All evidence, from the national sample surveys, the national family health surveys and various other surveys done across the country, shows that the reforms have not made a significant impact on the depth and severity as well as the wide spread of poverty, even though the government often claims the contrary. Recent research shows that the rate of poverty has in fact increased in regions located more than 5 kilometers from urban settlements. There has been no significant reduction in malnutrition, and the indicators even show a worsening in some parts of the country and among socially and economically vulnerable sections.
On top of the rural and agrarian crisis and the crisis of massive and increasing unemployment, we have had very high rates of inflation, especially in food articles and in some other essential commodities as a result of deregulation (popularly called ‘liberalization’, privatization and globalization.

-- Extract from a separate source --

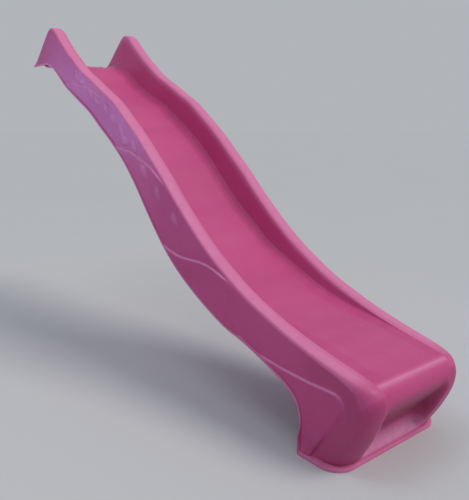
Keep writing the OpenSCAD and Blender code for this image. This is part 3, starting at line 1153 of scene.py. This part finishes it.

With the current global economic crisis showing no sign of ending soon, the Indian economy is in for rough weather. Neoliberal policies of the last two decades have made the economy more vulnerable to the global crisis.
The Indian working class movement and the peasant movement as well as movements taking up the demands of women, dalits, tribals, students and youth, have all consistently fought these LPG policies. During some periods, though it was possible to secure some gains in the form of the NREGA and the Tribals Forest Rights Act, things have grown much worse under the present regime, which is pursuing neoliberal policies vigorously at a time when they are being discarded in many other parts of the world.
Sustained efforts from all sections of the society can only bring the desirable change in the policies in education, health and such other areas apart from protecting the public sector insurance and finance.